El acontecimiento de estos y de los próximos días va a ser el macrobotellón de Madrid, convocatoria multitudinaria a la que se han ido sumando chavales de otras ciudades mediante mensajes de móvil y correos electrónicos. El aviso no me ha llegado por ninguna vía porque, entre otras cosas, en mí la juventud ya sólo es una sombra que se evapora. Lo de este botellón a escala gigante es una fiesta para competir. Alguien ha pensado: veamos si somos capaces de reunir más personal que en Sevilla. El caso es que todo el mundo está escandalizado, las autoridades se llevan las manos a la cabeza, en las columnas de los periódicos se exhorta a prohibirlo, y el gallinero está revuelto. Un escándalo, oiga. Yo incluso estoy pensando en mandar hacer un traje para rasgármelo; para rasgarme las vestiduras, digo. No estoy en contra del botellón, pero tampoco a favor.

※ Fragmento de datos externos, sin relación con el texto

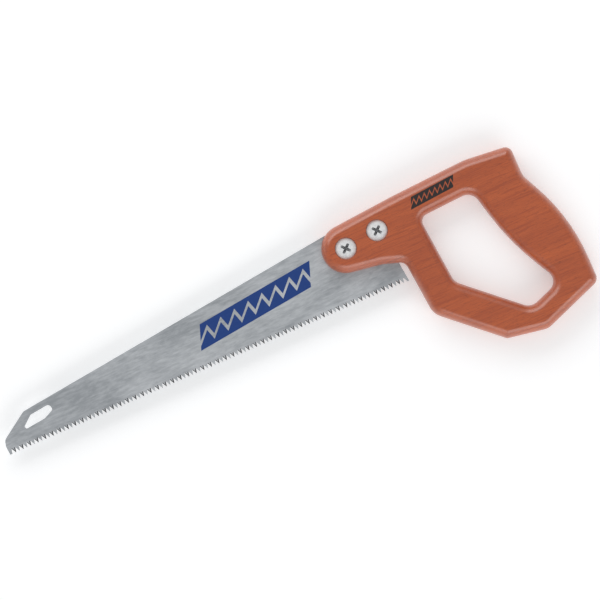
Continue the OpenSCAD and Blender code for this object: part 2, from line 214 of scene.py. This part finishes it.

Incluso si la cita fuera a las puertas de mi casa no me asustaría: veo botellones a diario, sólo que no son chavales quienes beben, sino alcohólicos de cincuenta años e indigentes que duermen sobre el suelo, tapados con trapos y cartones.
Digo que no estoy en contra porque, si el problema es el alcohol, como dice la Ministra de Sanidad, dicho problema se da todos los fines de semana en las discotecas, los bares, los parques y los pisos de estudiantes. La gracia del asunto es que se arma la gorda cuando los chavales quieren chupar del frasco en la calle, pero no cuando lo hacen en un garito o se meten rayas en los servicios. Ya saben: el caso no es fumar o beber, sino el lugar donde fumas o bebes. Esa hipocresía, probablemente, empuja a que los muchachos quieran celebrar la primavera en mogollón y con litronas.
Pero también he apuntado que no estoy a favor. Me explico. La idea que tengo de los botellones (de los que hice antaño) es distinta: una reunión de cuatro amigos en algún parque, o en un bosque, bebiendo un whisky que no es de garrafón y charlando mientras cae la luz de la luna sobre las cabezas, y huyendo de los ruidos, de la algarabía propia de las discotecas, del bullicio, de las peleas y de los empujones. Una reunión tranquila, pero más barata que si uno se fuese a un garito. En aquel entonces era normal: no teníamos un duro y tampoco una casa para juntarnos. Una reunión contraria a lo que sucede hoy en tantos pubs: la otra noche, por ejemplo, me largué asqueado de un bar madrileño; estaba lleno de gente que le pisaba a uno, se le caía encima, se chocaba sin querer, se le apretujaba contra el cogote; me sentí como si estuviese en la última fase de hundimiento del Titanic. Por eso un botellón en el que, en vez de cuatro amigos, haya cuatrocientos mil fulanos bebiendo hombro con hombro no me gusta un pelo. Basta con hacer cuentas: la suma de alcohol, adolescencia, desconocidos, inexperiencia con la botella y ganas de armarla sólo da problemas, rotura de caras y costillas, comas etílicos, mucho ruido y una montaña de basura en la calle. El botellón que a uno le gusta es ese en el que, al final, te vas de allí abrazado a tu panda, en plena exaltación de la amistad y sin armar broncas ni romper farolas. No tienes cerca a un ganapán que no conoces y a quien, si le pisas por descuido un callo del pie, te arma la de Troya. Participo en uno de esos botellones al año, el único, con mucha menos gente; y es un calvario tener a tantos tipos extraños y pendencieros cerca. Porque algunos, con dos copas encima, parecen salidos de la berrea. Creo que el asunto del próximo viernes se ha hinchado en los medios. Lo más dañino para fomentar ciertas actitudes, ideologías y costumbres es la publicidad; y las prohibiciones. Si esta especie de provocación etílico-festiva no tuviese respuesta, si no hubiera escándalo, quizá ni la convocarían.